Write out every line below that includes the word "Blender".
———
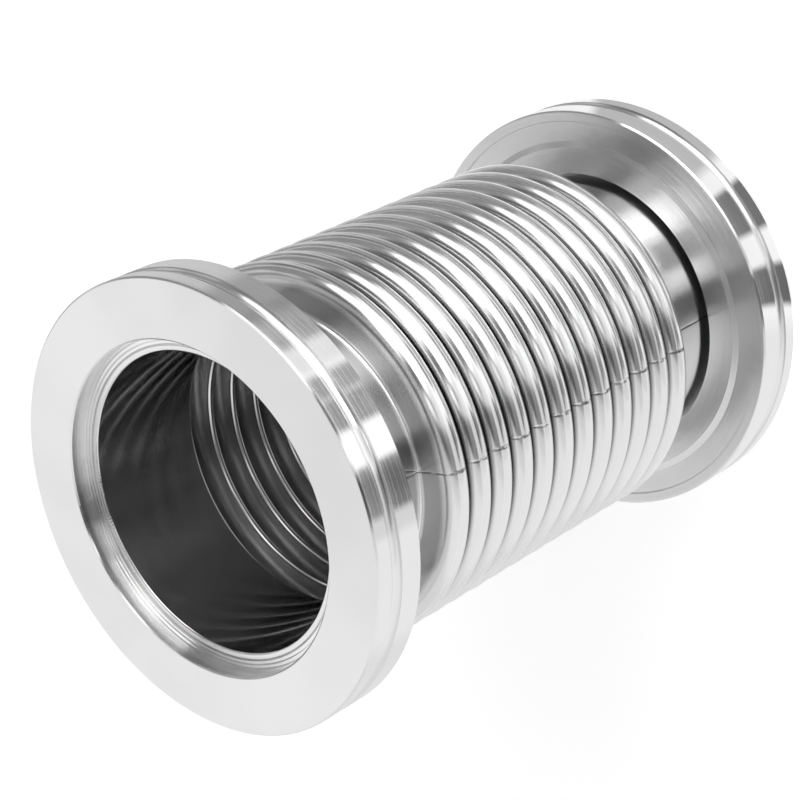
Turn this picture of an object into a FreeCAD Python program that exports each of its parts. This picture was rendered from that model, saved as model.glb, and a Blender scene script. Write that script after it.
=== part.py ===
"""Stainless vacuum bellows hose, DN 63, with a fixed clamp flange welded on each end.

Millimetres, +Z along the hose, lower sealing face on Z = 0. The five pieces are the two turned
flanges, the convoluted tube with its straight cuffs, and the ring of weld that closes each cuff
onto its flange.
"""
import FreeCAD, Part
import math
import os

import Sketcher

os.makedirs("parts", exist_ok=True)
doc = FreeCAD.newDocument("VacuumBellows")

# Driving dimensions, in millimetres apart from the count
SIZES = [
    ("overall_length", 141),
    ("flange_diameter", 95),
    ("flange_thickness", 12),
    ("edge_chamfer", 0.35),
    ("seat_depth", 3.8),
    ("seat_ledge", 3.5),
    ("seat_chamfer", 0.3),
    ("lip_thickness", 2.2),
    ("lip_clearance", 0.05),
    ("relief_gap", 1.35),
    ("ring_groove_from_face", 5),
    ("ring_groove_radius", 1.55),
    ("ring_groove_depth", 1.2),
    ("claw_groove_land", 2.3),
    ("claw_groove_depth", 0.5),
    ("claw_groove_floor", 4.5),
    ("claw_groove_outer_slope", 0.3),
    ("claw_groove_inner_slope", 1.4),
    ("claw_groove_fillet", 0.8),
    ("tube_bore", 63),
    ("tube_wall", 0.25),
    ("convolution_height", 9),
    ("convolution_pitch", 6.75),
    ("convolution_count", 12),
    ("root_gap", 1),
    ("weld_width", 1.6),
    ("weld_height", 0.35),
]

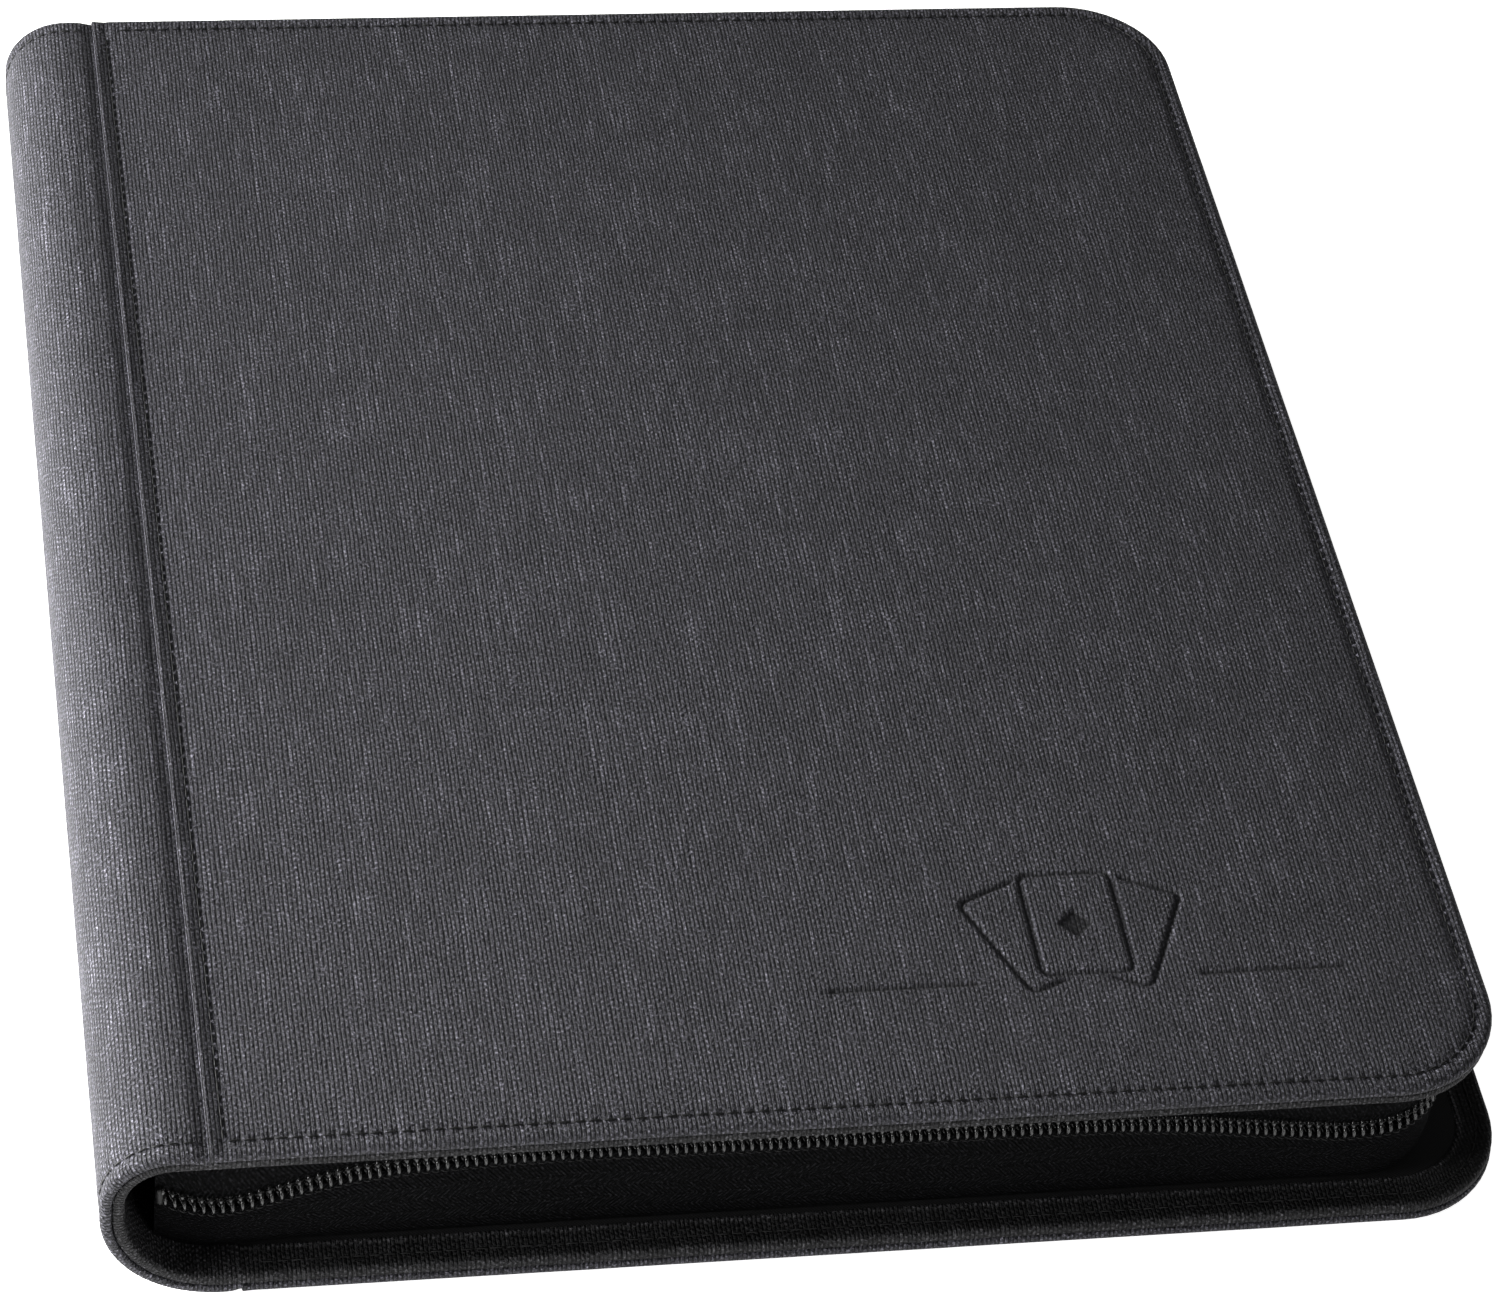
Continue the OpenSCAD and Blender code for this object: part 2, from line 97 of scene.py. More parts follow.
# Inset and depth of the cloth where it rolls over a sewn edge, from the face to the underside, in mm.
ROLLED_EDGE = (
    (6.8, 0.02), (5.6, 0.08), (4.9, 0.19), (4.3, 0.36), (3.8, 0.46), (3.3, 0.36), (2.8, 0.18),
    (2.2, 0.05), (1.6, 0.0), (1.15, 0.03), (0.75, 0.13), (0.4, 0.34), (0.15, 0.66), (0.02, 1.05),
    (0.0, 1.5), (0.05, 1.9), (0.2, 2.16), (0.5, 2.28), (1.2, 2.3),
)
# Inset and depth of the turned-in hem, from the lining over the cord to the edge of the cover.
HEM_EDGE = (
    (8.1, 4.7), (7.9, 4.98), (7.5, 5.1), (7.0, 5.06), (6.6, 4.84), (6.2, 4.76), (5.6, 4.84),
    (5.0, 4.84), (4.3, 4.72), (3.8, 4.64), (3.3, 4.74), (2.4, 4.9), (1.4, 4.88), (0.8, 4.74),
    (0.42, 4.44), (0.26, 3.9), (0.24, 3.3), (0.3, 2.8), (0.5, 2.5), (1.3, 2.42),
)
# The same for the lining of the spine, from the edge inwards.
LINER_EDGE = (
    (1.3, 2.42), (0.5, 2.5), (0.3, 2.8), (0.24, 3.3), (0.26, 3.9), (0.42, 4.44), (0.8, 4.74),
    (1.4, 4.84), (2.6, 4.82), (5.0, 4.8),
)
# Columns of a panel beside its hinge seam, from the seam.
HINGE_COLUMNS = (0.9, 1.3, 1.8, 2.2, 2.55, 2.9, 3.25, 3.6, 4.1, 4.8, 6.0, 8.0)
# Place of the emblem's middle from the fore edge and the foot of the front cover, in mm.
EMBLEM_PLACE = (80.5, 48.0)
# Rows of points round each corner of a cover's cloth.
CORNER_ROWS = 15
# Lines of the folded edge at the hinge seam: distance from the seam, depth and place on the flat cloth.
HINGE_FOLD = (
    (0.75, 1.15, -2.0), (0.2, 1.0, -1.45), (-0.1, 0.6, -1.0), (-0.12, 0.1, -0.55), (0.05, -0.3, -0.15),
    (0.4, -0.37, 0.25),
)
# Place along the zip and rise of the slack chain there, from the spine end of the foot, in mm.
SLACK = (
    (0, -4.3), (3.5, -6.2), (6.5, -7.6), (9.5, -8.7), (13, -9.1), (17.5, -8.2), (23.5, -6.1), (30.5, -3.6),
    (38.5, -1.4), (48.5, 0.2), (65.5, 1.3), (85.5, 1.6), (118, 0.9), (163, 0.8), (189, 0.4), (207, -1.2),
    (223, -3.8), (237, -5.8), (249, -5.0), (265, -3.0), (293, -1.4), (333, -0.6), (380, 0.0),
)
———
Result for this task →
Turn this picture of an object into a FreeCAD Python program that exports each of its parts. This picture was rendered from that model, saved as model.glb, and a Blender scene script. Write that script after it.
Continue the OpenSCAD and Blender code for this object: part 2, from line 97 of scene.py. More parts follow.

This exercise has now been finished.